Incrociando i dati sulla partecipazione al voto con quello del rapporto tra Sì ai quesiti sul lavoro e Sì al quesito sulla cittadinanza, Youtrend ha elaborato un’interessante classificazione dei comuni italiani, suddividendoli in quattro “famiglie”: i comuni dell’Italia “scettica”, dove si è votato poco e dove i Sì sul lavoro sono stati molti di più dei Sì sulla cittadinanza, sono comuni di medie dimensioni, che votano tendenzialmente più a destra della media nazionale, e si trovano principalmente tra il Sud e il Triveneto; dell’Italia “laburista” fanno invece parte quei comuni dove i Sì sul lavoro sono stati molto prevalenti rispetto ai Sì sulla cittadinanza, ma dove l’affluenza è stata più alta della media nazionale, e sono comuni delle cosiddette “zone rosse” o comunque con una grande tradizione di lavoro operaio nel settore manifatturiero; dall’altro lato del quadrante troviamo, in alto, i comuni “cosmopoliti”, in cui rientrano tutti i maggiori centri urbani del Paese e dove si è registrata un’alta affluenza e un’alta percentuale di Sì ai voti sul quesito della cittadinanza (e di questo quadrante fa parte anche il comune di Vicenza); infine, ci sono i comuni dell’Italia “mediterranea”, dove troviamo pochi comuni medio-grandi, quasi tutti del Sud, in particolare in Sicilia e Sardegna, dove si è votato poco ma con una scarsa preferenza dei quesiti sul lavoro rispetto a quello della cittadinanza.

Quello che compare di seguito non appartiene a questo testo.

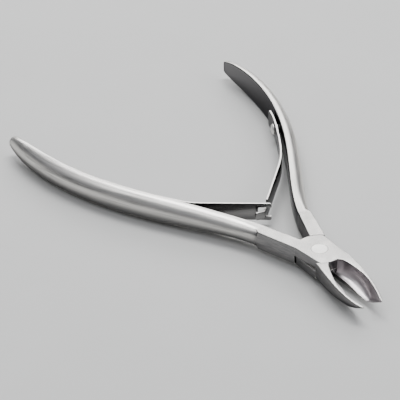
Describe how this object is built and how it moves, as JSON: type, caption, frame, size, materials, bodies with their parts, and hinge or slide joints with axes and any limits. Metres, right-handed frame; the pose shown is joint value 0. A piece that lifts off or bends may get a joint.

Le “4 Italie” nella classificazione di Youtrend (fonte: elaborazione Youtrend su dati Ministero dell’Interno)
Le “4 Italie” nella classificazione di Youtrend (fonte: elaborazione Youtrend su dati Ministero dell’Interno)

Insomma, se il referendum dell’8 e 9 giugno non ha avuto alcun effetto concreto sul piano legislativo, e ben pochi effetti “politici” (visto che l’annunciato “avviso di sfratto” al Governo paventato dalle opposizioni non si è manifestato), esso ha avuto quantomeno il risultato di fornire agli analisti politici e ai sociologi numerosi elementi e spunti di riflessione, tutt’altro che scontati, sull’orientamento degli italiani, sulle loro priorità e anche sulla geografia politica del nostro paese.